Natural Turn Taking Dynamics
Irrespective of nuances, there are aspects of turn taking behaviour which are globally present in natural human-human conversation and one’s that we would want to imbibe in a human-bot interaction as well.
- Barge-ins: These are situations when one agent interrupts the other. They occur very commonly. Examples of situations are : when one feels the other person is making a mistake or when ones feels the need to add some essential information, one naturally barges in.
- Full Duplex Conversations : A half duplex conversation is one where turns are alternatively taken, like playing a tennis match, however in natural conversations, there are often instances when both people are saying something at the same time.
- backchannels : words and fillers like “okay”, “alright” or “hmm” provide a lot of context about the state of the other person(for example attentiveness), especially when one is talking over the phone and visual cues are absent.
- corrections : at times, when a person is saying something, one might want to make a small correction. For example, if there is an announcement being made “for the next meeting, you are supposed to finish submissions by 12th December, at so and so time….”. When the person is saying 12th December someone might correct by saying 13th December. This information is assimilated by the person and they often correct themselves. So, humans have the ability to hear and understand even while speaking and are active listeners.
- Minimal inter-turn pauses : if you’ve ever spoken with a voice assistant, one of the first observations is that it takes too long to start speaking after you are done and the other way around. Human conversations have a much lower turn taking latency. If this latency is near optimal, it also lends to a feeling that the other person is understanding you and the left over impression is that of a conversation gone well. Human’s have an average pause duration of 200ms as shown below, while bots have a much higher latency.
- Turn taking cues : often in natural conversations, people produce small vocal cues like filler words “umm” or “uhhh” to convey that they want to say something and take the turn.
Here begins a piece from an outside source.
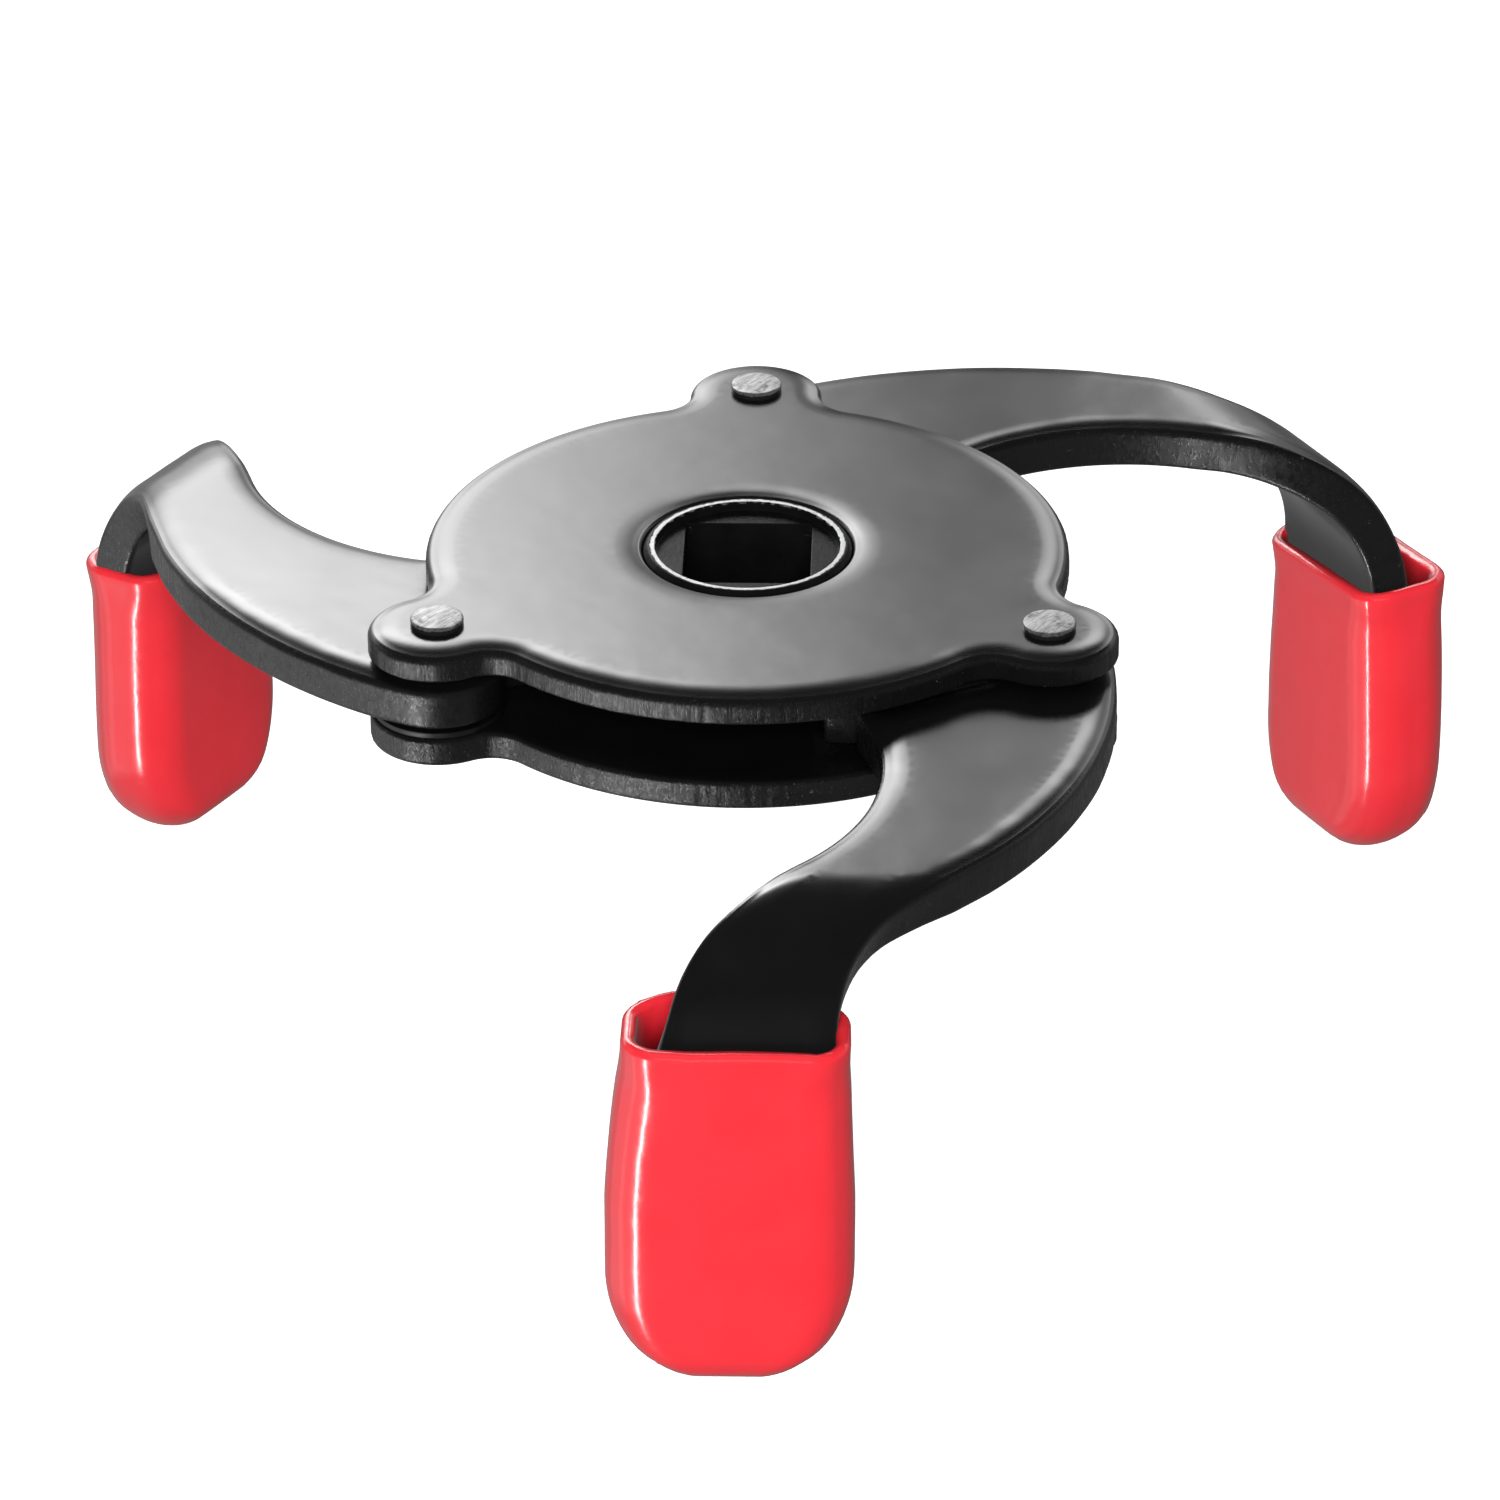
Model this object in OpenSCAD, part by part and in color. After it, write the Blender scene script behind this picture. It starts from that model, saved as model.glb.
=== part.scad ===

- Turn yielding cues : there are markers is conversations when one knows that the person is done speaking. This is how we are able to separate pauses, which happen when a person is thinking in between his utterance vs one when he is done speaking.
Turn-Taking Dynamics in Voice Bots
Below, we discuss different versions of turn-taking dynamics implemented in voice-bots each with more features and increasing levels of difficulty.
Version - 1.0
These are some characteristics of a bare bone turn-taking behaviour that one would need in a voice bot deployment.
- Initial patience : the time that the bot waits for the person to starts speaking
- Silence detection : if the bot detects silence for a certain duration after the person has started speaking, it assumes the person’s turn is over.
- Max turn duration : it doesn’t make sense to just be listening (because of error compounding, loss of context, maybe one is hearing just noise), so usually voice bots have a maximum duration to which they listen to the user.
Version - 2.0
This version add robustness for real life situations, make the bot more human-like and tries to reduce the latency between turns.
- VAD instead of silence detection : Often existence of background noise, speech and other signals causes the bot to keep listening. Instead one could train a Voice-Activity Detection system rather than use silence detection, to have robustness to background events and to listen to the user only when they are speaking.
- Variable thresholds for silence detection and max duration : In some states for example, when the bot is expecting a yes/no answer, it makes sense to use smaller thresholds. In general dynamic thresholding should be used.
- For turn-switching, instead of a simple VAD, use an IPU based model discussed here. This uses a smaller VAD threshold + cues to predict the turn is over. One could start with some verbal cues for example phrase completion.
- Adding backchannels as bot responses : So far we’ve only discussed aspects of perception, but backchannels are a very useful response feature. It makes the user feel that the bot is more attentive and is actively listening.
- One could also add filler words in the main channel, when the bot is taking too long to produce a response in cases of high latency. This would prevent the user from asking a question to verify if the bot is there or not. Without this, the user’s speech would lead to further increase in latency as it would be perceived as a case when the user wants to take the turn and say something useful.
Version - 3.0
There are no good baselines for these and working on improvements would constitute state of the art performance.
- Multi-party situations : These are a lot more complex and require modelling multiple parties. An application could be when the bot is overseeing a human-machine interaction say, between a call centre agent and a human. Another common use is when during a typical 2 party interaction, someone interrupts the user. This requires the bot being aware that the user is speaking to someone else and then waiting.
- Full - Duplex Conversations : Unlike human-human conversations a bots can attentively listen at the same time, while saying something. This offers a possibility of redesigning interactions which can leverage this feature.
- Personalisation of Turn taking behaviour : This involves changing the parameters based on user characteristics. One could entrain one’s system to be more in line with the user’s behaviour. At times when the user is angry it might involve changing the durations to feel that they are being heard.